I’m working with my file naming standards and the best way to name multi-version movies is just not intuitive and the Plex article is of very little help. It lists two examples:
Pulp Fiction (1994) - 1080p.mkv
Blade Runner (1982).1080p.h264 {edition-Director's Cut}.mp4
One uses a hyphen and lists a single parameter. One uses periods right after the movie file and lists multiple parameters. Which one’s better?

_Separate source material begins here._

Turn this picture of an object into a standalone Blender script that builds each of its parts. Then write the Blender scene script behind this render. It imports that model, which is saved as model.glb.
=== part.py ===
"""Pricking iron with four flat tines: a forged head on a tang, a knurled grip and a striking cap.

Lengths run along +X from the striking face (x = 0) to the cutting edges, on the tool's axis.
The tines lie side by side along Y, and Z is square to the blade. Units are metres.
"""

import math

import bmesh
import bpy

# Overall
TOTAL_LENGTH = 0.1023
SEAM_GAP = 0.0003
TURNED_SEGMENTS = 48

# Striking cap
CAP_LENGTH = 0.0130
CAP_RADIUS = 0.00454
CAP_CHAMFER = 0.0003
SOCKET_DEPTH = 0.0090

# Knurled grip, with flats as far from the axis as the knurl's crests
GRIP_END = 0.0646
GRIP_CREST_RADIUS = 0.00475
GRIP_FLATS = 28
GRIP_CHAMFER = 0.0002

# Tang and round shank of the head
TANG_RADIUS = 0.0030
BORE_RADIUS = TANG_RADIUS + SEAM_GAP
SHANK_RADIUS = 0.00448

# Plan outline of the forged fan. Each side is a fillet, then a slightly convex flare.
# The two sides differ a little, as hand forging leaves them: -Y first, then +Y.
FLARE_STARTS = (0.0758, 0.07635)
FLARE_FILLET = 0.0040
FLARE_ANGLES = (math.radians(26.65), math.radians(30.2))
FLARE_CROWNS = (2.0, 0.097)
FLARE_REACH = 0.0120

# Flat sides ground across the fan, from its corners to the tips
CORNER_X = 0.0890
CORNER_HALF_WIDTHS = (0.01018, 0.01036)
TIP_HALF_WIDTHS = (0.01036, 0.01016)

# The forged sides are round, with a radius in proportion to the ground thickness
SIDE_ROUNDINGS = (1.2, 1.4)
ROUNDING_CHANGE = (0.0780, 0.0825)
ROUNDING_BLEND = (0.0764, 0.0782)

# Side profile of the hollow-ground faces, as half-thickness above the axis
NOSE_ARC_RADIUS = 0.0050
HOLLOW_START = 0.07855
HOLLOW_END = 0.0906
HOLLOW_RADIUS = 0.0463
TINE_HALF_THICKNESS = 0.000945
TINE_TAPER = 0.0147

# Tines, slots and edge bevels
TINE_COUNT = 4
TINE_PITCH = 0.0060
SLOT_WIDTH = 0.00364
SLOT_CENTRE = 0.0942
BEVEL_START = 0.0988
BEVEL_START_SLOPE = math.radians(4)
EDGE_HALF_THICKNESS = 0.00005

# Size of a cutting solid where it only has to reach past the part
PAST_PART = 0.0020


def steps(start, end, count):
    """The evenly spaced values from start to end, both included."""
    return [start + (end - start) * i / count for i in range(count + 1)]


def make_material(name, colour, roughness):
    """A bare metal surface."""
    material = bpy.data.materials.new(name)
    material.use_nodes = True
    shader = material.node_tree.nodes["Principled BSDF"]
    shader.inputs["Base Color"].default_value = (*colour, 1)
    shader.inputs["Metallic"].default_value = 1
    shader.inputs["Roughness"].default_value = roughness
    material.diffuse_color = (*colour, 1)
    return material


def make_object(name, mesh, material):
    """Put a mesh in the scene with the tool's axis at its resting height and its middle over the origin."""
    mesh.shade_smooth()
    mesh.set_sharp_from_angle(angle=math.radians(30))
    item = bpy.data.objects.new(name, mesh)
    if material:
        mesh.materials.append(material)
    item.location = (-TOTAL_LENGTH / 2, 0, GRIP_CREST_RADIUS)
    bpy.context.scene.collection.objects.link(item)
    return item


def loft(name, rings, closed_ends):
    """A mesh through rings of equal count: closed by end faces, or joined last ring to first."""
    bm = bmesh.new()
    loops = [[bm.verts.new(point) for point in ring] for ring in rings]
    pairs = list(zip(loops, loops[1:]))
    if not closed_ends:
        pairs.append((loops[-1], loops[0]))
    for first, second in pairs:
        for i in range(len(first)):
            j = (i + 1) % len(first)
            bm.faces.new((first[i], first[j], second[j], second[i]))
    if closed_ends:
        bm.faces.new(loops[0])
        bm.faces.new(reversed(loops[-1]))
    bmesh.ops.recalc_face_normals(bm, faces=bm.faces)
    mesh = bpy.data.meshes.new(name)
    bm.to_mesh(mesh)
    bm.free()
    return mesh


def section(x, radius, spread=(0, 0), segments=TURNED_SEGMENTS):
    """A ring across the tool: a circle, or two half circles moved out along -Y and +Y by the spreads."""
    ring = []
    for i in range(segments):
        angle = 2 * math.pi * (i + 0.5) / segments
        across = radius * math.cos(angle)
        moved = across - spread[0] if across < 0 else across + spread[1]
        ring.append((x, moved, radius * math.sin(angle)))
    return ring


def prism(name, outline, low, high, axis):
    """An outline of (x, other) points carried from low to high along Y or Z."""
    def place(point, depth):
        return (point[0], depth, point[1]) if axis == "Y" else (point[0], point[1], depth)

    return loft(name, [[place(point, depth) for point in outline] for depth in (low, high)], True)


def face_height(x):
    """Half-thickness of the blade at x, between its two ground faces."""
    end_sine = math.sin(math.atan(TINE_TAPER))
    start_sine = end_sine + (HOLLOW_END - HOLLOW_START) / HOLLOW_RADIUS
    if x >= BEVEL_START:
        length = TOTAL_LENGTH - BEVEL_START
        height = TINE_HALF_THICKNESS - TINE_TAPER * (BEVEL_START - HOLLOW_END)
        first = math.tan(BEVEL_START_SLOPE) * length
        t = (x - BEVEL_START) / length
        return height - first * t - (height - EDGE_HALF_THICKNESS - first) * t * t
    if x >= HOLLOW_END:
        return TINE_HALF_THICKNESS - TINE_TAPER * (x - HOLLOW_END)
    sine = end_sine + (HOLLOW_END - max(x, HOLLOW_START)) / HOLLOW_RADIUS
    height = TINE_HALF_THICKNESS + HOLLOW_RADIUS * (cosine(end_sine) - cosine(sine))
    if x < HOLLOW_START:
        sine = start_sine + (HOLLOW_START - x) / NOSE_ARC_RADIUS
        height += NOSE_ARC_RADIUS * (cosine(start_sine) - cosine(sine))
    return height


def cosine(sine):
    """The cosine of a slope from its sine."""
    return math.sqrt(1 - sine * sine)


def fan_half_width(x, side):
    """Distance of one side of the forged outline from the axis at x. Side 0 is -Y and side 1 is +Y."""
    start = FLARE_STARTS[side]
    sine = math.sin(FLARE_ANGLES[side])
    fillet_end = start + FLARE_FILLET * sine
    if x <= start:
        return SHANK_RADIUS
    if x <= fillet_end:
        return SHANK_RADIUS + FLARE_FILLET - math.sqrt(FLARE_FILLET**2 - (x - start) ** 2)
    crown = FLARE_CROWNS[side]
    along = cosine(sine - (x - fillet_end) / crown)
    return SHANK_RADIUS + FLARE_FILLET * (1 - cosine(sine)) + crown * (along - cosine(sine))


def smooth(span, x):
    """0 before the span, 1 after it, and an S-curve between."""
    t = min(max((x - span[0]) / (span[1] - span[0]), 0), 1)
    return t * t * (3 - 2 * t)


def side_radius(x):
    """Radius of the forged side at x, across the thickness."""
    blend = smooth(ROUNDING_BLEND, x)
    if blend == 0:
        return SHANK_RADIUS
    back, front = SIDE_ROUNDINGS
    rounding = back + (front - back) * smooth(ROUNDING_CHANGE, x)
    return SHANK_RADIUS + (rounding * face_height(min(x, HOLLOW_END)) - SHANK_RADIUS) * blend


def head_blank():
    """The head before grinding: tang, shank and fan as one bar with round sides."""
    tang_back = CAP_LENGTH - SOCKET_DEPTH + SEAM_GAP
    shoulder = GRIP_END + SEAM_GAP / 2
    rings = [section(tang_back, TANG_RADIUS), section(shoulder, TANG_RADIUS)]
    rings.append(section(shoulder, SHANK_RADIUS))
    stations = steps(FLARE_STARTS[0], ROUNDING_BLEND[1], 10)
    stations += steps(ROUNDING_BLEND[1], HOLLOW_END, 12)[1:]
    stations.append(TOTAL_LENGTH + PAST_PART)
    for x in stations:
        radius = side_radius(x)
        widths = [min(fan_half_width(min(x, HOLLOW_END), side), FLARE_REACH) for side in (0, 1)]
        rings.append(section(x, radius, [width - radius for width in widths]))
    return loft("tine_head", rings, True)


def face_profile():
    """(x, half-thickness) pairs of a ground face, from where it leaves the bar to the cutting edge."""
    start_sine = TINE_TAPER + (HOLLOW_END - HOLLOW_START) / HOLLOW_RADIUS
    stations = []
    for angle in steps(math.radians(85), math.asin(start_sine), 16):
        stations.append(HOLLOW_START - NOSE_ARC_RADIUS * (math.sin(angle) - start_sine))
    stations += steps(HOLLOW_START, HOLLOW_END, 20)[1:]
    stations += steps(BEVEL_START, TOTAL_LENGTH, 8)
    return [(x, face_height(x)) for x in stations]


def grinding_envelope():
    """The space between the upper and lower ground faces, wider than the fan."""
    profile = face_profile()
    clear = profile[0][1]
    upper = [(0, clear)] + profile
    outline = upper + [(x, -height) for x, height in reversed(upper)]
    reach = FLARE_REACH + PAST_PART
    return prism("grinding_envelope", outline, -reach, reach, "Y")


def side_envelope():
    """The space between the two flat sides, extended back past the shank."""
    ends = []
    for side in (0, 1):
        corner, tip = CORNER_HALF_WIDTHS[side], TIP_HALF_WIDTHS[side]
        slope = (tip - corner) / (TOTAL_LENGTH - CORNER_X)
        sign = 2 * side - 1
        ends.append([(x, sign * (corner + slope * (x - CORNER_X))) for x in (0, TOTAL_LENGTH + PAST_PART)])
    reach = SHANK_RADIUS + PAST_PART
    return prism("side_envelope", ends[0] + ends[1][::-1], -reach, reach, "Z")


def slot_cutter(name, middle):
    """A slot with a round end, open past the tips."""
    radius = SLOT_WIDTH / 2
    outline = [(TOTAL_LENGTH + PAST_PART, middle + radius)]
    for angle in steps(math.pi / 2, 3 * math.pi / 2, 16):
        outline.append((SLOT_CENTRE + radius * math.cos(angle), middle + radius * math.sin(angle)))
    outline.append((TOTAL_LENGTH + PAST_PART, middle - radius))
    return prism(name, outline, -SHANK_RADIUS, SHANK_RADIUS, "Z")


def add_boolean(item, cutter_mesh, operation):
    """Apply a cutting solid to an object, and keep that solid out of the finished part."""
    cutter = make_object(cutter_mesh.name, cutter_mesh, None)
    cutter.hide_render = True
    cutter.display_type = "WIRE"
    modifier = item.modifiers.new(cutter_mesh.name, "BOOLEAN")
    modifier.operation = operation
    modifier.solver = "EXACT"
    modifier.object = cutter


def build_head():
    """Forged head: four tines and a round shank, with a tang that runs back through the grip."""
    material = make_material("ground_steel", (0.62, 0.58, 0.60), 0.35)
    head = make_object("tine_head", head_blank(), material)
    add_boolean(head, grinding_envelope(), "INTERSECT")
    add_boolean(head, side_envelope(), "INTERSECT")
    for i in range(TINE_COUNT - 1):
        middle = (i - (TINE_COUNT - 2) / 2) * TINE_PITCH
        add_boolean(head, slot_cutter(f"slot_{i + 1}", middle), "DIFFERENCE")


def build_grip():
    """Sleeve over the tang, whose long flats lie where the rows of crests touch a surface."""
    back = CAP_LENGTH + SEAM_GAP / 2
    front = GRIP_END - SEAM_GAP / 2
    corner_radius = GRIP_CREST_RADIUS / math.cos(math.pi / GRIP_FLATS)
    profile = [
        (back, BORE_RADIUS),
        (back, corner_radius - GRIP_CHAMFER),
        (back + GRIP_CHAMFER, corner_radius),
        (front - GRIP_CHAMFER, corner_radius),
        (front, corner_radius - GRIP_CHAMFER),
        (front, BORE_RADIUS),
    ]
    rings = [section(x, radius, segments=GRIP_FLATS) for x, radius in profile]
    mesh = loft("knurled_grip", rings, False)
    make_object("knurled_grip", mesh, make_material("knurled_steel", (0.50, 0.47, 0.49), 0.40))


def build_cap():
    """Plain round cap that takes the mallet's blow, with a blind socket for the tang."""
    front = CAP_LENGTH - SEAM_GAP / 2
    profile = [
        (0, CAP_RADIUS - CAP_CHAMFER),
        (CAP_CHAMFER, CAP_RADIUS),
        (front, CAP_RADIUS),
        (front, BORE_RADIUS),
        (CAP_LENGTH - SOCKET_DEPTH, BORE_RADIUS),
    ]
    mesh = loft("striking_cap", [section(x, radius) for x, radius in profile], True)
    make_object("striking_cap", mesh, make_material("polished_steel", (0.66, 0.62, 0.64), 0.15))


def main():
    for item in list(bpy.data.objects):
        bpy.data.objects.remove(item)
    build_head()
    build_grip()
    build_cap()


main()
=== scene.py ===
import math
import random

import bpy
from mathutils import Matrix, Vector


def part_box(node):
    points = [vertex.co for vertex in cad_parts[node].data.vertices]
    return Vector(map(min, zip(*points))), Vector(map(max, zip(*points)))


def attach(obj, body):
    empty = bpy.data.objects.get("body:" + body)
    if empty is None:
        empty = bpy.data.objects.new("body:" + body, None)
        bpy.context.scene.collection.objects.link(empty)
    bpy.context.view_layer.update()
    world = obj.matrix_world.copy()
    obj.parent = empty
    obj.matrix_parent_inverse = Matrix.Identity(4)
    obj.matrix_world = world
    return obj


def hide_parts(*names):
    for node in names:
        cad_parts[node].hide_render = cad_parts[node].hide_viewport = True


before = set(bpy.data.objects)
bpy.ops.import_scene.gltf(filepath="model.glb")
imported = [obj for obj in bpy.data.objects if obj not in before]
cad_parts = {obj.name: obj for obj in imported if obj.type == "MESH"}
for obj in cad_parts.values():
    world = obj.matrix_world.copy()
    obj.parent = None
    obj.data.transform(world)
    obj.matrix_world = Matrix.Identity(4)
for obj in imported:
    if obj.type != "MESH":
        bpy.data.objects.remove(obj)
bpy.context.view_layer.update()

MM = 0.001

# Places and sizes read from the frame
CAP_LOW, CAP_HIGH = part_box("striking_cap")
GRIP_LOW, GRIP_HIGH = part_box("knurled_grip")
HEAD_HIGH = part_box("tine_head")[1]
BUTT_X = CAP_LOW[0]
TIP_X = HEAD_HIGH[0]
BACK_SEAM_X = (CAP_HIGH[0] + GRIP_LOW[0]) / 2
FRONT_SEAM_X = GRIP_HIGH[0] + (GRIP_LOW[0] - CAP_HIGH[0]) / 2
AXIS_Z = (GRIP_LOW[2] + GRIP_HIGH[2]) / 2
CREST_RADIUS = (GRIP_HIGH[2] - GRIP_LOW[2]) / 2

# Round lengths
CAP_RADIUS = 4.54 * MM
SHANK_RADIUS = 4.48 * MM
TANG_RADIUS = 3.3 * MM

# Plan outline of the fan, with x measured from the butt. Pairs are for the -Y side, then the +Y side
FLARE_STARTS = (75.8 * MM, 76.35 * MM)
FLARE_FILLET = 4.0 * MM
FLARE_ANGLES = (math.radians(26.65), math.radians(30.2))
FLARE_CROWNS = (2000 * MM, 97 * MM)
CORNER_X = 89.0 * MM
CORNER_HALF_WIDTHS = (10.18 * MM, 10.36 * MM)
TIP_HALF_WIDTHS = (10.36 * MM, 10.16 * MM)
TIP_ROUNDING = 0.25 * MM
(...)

Doesn’t seem like it matters to Plex, it’s more for us as a user to determine which file is which. But what’s frustrating is that the multi-version naming messes with Plex’s ability to see/use relevant neighboring files. As an example, this just happened to me with The Last of Us. I had my files on Plex like so:
/The Last of Us (2023)
show.jpg
/Season 01
Season01.jpg
The Last of Us - S01E01 - When You're Lost in the Darkness - 4K.DV.mp4
The Last of Us - S01E01 - When You're Lost in the Darkness - 4K.HDR.mkv
The Last of Us - S01E01 - When You're Lost in the Darkness.jpg
The problem with this was that when I added it to Plex, it didn’t pick up the title card file. I refreshed metadata, rescanned the library, etc. etc. and it would never find the titlecard image. Then I renamed the titlecard image to match the file name of the Dolby Vision file and Plex found the titlecard then. This is annoying however as it’s the titlecard for the episode and it having the extra naming parameters of the file format makes no sense.
This same thing happens if you have external subtitles, which is particularly annoying because if the timing of each version of the movie is the same, you would have to have multiple copies of the same subtitle file for each version of the movie. This gets very cluttered, very fast.
So what’s the best way to manage this? Or is this just an unavoidable side effect?